Despite temptations of proclaiming that they were providing a “leading experience,” managers at this insurer quickly agreed that they had no appetite for being “the best of the worst.” Instead, they recognized this as a clear opportunity to leap-frog their competitors and newer disruptors by doubling down on their relative strength in CX.
5. Invest Disproportionately in Defining and Developing a Measurement Governance Model
The most sophisticated of measurement strategies can end up failing if they are not accompanied by a governance model to deploy, maintain and ultimately act upon insights that evolve or transform the CX.
In our experience, a successful governance model typically solves for three key questions:
- What people across what organization / functions will deploy, maintain and act on experience measurement reporting and insights?
- What management processes will be required to drive systematic deployment, maintenance and actionable CX improvements?
- What data, technology and interactive tools will be required to acquire, store and provision KPIs at the various levels of fidelity required across the organization
Ultimately, we believe that in the battle for winning on experience, firms that are able to combine a cogent experience measurement strategy with a robust governance model have a significant leg up.

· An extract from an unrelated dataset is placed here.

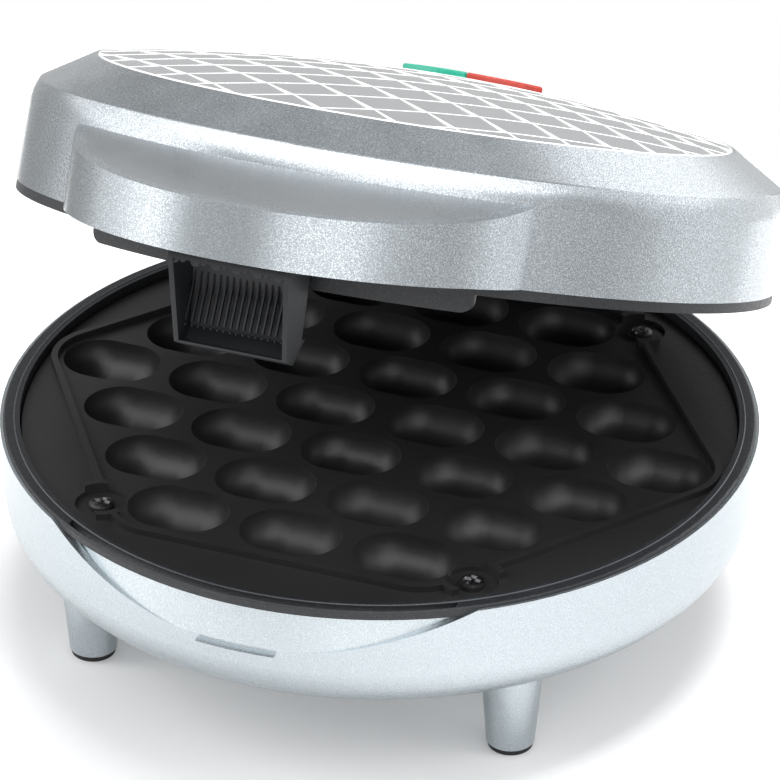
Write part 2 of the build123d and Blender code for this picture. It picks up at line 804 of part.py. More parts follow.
def lamp_lens(side):
    """One half of the domed lens pair."""
    cap = Pos(0, 0, dome_centre) * Sphere(dome_radius + lens_proud)
    top = lid_crown_height + panel_rise + lens_proud + 1
    low = dome_height(lens_y + lens_half_width) + lens_proud - lens_depth
    body = lens_body(0, low, top) & cap
    edge = lamp_gap / 2
    end = lens_half_length + 1
    if side < 0:
        return body & block(-end, -edge, 0, rim_radius, low - 1, top)
    return body & block(edge, end, 0, rim_radius, low - 1, top)


def dome_height(y):
    """Height of the panel's outer face at a distance from the lid's axis."""
    return dome_centre + math.sqrt(dome_radius ** 2 - y ** 2)


def holder_top():
    """Height of the lamp holder's rim, just below the lenses."""
    return dome_height(lens_y + lens_half_width) + lens_proud - lens_depth - seat_gap


def lamp_holder():
    """Tray under the panel that carries the two indicator bulbs."""
    top = holder_top()
    half = lens_half_length
    width = lens_half_width + holder_wall
    shape = block(-half, half, lens_y - width, lens_y + width, top - holder_height, top)
    for side in (-1, 1):
        low_x = holder_wall / 2 if side > 0 else -half + holder_wall
        high_x = half - holder_wall if side > 0 else -holder_wall / 2
        shape -= block(low_x, high_x, lens_y - width + holder_wall, lens_y + width - holder_wall,
                       top - holder_height + holder_wall, top + 1)
    for end in (-1, 1):
        low_x = min(end * half, end * (half + holder_strut))
        strut = block(low_x, low_x + holder_strut, lens_y - holder_strut, lens_y + holder_strut,
                      top - holder_wall, dome_height(lens_y))
        shape += strut & Pos(0, 0, dome_centre) * Sphere(dome_radius - panel_thickness)
    return shape


def indicator_bulb(side):
    """Small glow lamp lying in the holder."""
    centre = holder_top() - holder_height + holder_wall + bulb_radius
    middle = side * lens_half_length / 2
    return cross_cylinder(bulb_radius, middle - bulb_length / 2, middle + bulb_length / 2, lens_y, centre)


def lid_liner():
    """Black ring under the lid's edge, with the hanging lip at the front."""
    inner = bezel_inner_radius
    shape = ring(inner, lid_bottom_radius - liner_edge, liner_bottom, lid_bottom)
    shape += ring(inner, inner + bezel_wall, lid_bottom, lid_bottom + liner_skirt)
    lip = ring(slot_inner_radius + lip_play, slot_outer_radius - lip_play, liner_bottom - lip_drop,
               liner_bottom)
    window = Plane.XZ * Pos(0, liner_bottom) * RectangleRounded(2 * lip_half_width, 2 * lip_drop, lip_corner)
    shape += lip & extrude(window, amount=rim_radius + 5)
    return shape


def handle_cover():
    """Black floor of the handle with the latch's opening and its pin lugs."""
    low = lid_bottom - handle_drop / 2 + cover_lift
    high = low + cover_thickness
    centre_y = -handle_reach + handle_nose_radius
    nose = handle_nose_radius - handle_wall - cover_play
    shape = cylinder(nose, low, high, 0, centre_y)
    shape &= block(-rim_radius, rim_radius, -2 * rim_radius, centre_y - nose / 4, low, high)
    shape -= cylinder(lid_bottom_radius + cover_play, low - 1, high + 1)
    half = latch_half_width + latch_side_gap
    shape -= block(-half, half, -handle_reach, latch_back_y + latch_play_rear, low - 1, high + 1)
    for side in (-1, 1):
        low_x = min(side * half, side * (half + lug_width))
        shape += block(low_x, low_x + lug_width, latch_pivot_y - lug_width, latch_pivot_y + lug_width,
                       low, latch_pivot_height)
        shape += cross_cylinder(lug_width, low_x, low_x + lug_width, latch_pivot_y, latch_pivot_height)
    end = half + lug_width + 1
    return shape - cross_cylinder(latch_pin_radius + latch_play, -end, end, latch_pivot_y, latch_pivot_height)


def latch_pin():
    """Steel pin that the latch turns on."""
    half = latch_half_width + latch_side_gap + lug_width
    return cross_cylinder(latch_pin_radius, -half, half, latch_pivot_y, latch_pivot_height)


def latch():
    """Hanging latch: an open-fronted box with a tooth at its back and a barrel at its top."""
    half = latch_half_width
    outer = [(latch_top_front, latch_top + latch_roof), (latch_top_front, latch_top),
             (latch_bottom_front, latch_bottom), (latch_heel_y, latch_heel),
             (latch_back_y, latch_back_low), (latch_back_top_y, latch_top + latch_roof)]
    open_front = latch_top_front - latch_half_width
    hollow = [(open_front, latch_top), (open_front + latch_wall, latch_bottom + latch_wall),
              (latch_heel_y - latch_wall / 2, latch_heel + latch_wall),
              (latch_back_y - latch_wall, latch_back_low + latch_wall / 2),
              (latch_back_top_y - latch_wall, latch_top)]
    shape = side_prism(outer, -half, half)
    shape -= side_prism(hollow, -half + latch_wall, half - latch_wall)
    tooth_low = tooth_top - tooth_length
    tooth_root = latch_back_y - latch_wall
    tooth = [(tooth_root, tooth_top), (tooth_tip_y, tooth_top), (tooth_tip_y, tooth_top - latch_wall / 3),
             (latch_back_y, tooth_low), (tooth_root, tooth_low)]
    shape += side_prism(tooth, -half, half)
    shape += block(-half, half, latch_pivot_y - latch_barrel_radius, latch_pivot_y + latch_barrel_radius,
                   latch_top + latch_roof / 2, latch_pivot_height)
    shape += cross_cylinder(latch_barrel_radius, -half, half, latch_pivot_y, latch_pivot_height)
    return shape - cross_cylinder(latch_pin_radius + latch_play, -half - 1, half + 1,
                                  latch_pivot_y, latch_pivot_height)


def lid_wiring():
    """Wires from the rear of the lid to the upper element's tails."""
    end_x = element_ring_radius * math.sin(math.radians(element_gap_angle))
    end_y = element_ring_radius * math.cos(math.radians(element_gap_angle)) + element_tail
    height = 2 * parting - element_height
    inside = harness_points()[1]
    rise = math.radians(harness_rise)
    beyond = (inside[1] - wire_run_in * math.cos(rise), inside[2] + wire_run_in * math.sin(rise))
    wires = []
    for side in (-1, 1):
        start = (side * wire_radius / 2, inside[1], inside[2])
        knee = (side * wire_radius / 2, beyond[0], beyond[1])
        turn = (side * end_x, end_y + wire_run_in, height)
        finish = (side * end_x, end_y, height)
        wires.append(route([start, knee, turn, finish], strand_radius))
    return wires


def heating_set(prefix, place):
    """The plate and everything fastened to it, placed for the base or the lid."""
    pieces = {
        "plate": hot_plate(),
        "plate_screws": plate_screws(),
        "heating_element": heating_element(),
        "element_clamps": element_clamps(),
        "clamp_screws": small_screws(clamp_bosses(), clamp_top - clamp_thickness),
        "reflector": reflector(),
        "reflector_screws": small_screws(reflector_bosses(), reflector_top - reflector_thickness),
        "thermostat": thermostat(),
        "thermal_fuse": thermal_fuse(),
    }
    return {prefix + "_" + name: [place(s) for s in as_list(shape)] for name, shape in pieces.items()}


def as_list(shape):
    """A list of shapes, whether one or many were given."""
    return shape if isinstance(shape, list) else [shape]


def open_lid(shape):
    """Swing a lid piece from closed to the pose of the model."""
    return shape.rotate(Axis((0, hinge_y, hinge_height), (1, 0, 0)), -lid_open_angle)


def base_pieces():
    """Every piece of the base, by name."""
    pieces = {
        "base_shell": base_shell(),
        "base_bezel": base_bezel(),
        "hinge_pins": hinge_pins(),
        "terminal_block": terminal_block(),
        "cord_gland": cord_gland(),
        "base_wiring": base_wiring(),
        "hinge_harness": hinge_harness(),
    }
    corners = {"front_left": (-1, -1), "front_right": (1, -1), "rear_left": (-1, 1), "rear_right": (1, 1)}
    for name, (sx, sy) in corners.items():
        pieces[name + "_foot_pad"] = foot_pad(sx * leg_x, sy * leg_y)
    pieces = {name: as_list(shape) for name, shape in pieces.items()}
    pieces.update(heating_set("lower", lambda shape: shape))
    return pieces


def lid_pieces():
    """Every piece that swings with the lid, by name, still closed."""
    pieces = {
        "lid_shell": lid_shell(),
        "lid_top_panel": lid_top_panel(),
        "lid_liner": lid_liner(),
        "handle_cover": handle_cover(),
        "latch_pin": latch_pin(),
        "latch": latch(),
        "green_lamp_lens": lamp_lens(-1),
        "red_lamp_lens": lamp_lens(1),
        "lamp_holder": lamp_holder(),
        "green_indicator_bulb": indicator_bulb(-1),
        "red_indicator_bulb": indicator_bulb(1),
        "lid_harness": lid_harness(),
        "lid_wiring": lid_wiring(),
    }
    pieces = {name: as_list(shape) for name, shape in pieces.items()}
    pieces.update(heating_set("upper", to_lid))
    return pieces


def main():
    """Build every piece, open the lid, centre the model and write the parts."""
    pieces = base_pieces()
    for name, shapes in lid_pieces().items():
        pieces[name] = [open_lid(shape) for shape in shapes]
    whole = Compound(children=[Compound(children=shapes) for shapes in pieces.values()])
    bounds = whole.bounding_box()
    shift = Pos(-bounds.center().X, -bounds.center().Y, -bounds.min.Z)
    os.makedirs("parts", exist_ok=True)
    for name, shapes in pieces.items():
        solids = [solid for shape in shapes for solid in shape.solids()]
        moved = [shift * solid for solid in solids]
        export_step(moved[0] if len(moved) == 1 else Compound(children=moved), f"parts/{name}.step")
    print("centre shift", -bounds.center().X, -bounds.center().Y, -bounds.min.Z)


main()
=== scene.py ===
import json
import math

import bmesh
import bpy
from bpy.props import FloatProperty, FloatVectorProperty, IntProperty, PointerProperty
from mathutils import Matrix, Vector


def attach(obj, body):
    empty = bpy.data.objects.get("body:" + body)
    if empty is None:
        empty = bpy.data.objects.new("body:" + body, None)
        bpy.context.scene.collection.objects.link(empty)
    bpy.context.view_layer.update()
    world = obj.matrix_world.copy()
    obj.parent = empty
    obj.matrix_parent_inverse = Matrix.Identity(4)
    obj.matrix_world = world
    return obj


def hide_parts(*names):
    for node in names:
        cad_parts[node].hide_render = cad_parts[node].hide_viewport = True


bl_info = {
    "name": "Bubble waffle maker",
    "version": (1, 0, 0),
    "blender": (4, 5, 0),
    "location": "3D View > Sidebar > Waffle maker",
    "description": "Finishes, fine pieces and stage of a bubble waffle maker",
    "category": "Object",
}

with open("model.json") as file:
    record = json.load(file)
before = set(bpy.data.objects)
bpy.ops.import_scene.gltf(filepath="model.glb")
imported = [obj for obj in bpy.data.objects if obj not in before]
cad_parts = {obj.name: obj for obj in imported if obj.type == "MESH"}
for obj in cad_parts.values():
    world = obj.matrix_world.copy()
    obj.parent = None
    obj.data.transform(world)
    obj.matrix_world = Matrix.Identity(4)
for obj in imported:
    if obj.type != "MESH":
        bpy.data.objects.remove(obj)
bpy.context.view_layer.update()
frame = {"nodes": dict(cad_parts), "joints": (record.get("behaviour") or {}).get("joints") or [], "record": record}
NODES = frame["nodes"]
JOINTS = {joint["name"]: joint for joint in frame["joints"]}
HINGE = Vector(JOINTS["lid_hinge"]["pos_m"])
LID_ANGLE = math.radians(-JOINTS["lid_hinge"]["range_deg"][0])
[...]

Such firms can see their end-to-end experience through the eyes of their customers. They can spot customer needs and opportunities in areas that matter most.
They can empower the right teams and executives with this insight quickly so they can act in real-time. And when they act, they can use customer insight to go beyond fixing what’s broken and deliver experiences that surprise and delight customers – and may even self-disrupt their model with more transformative innovation.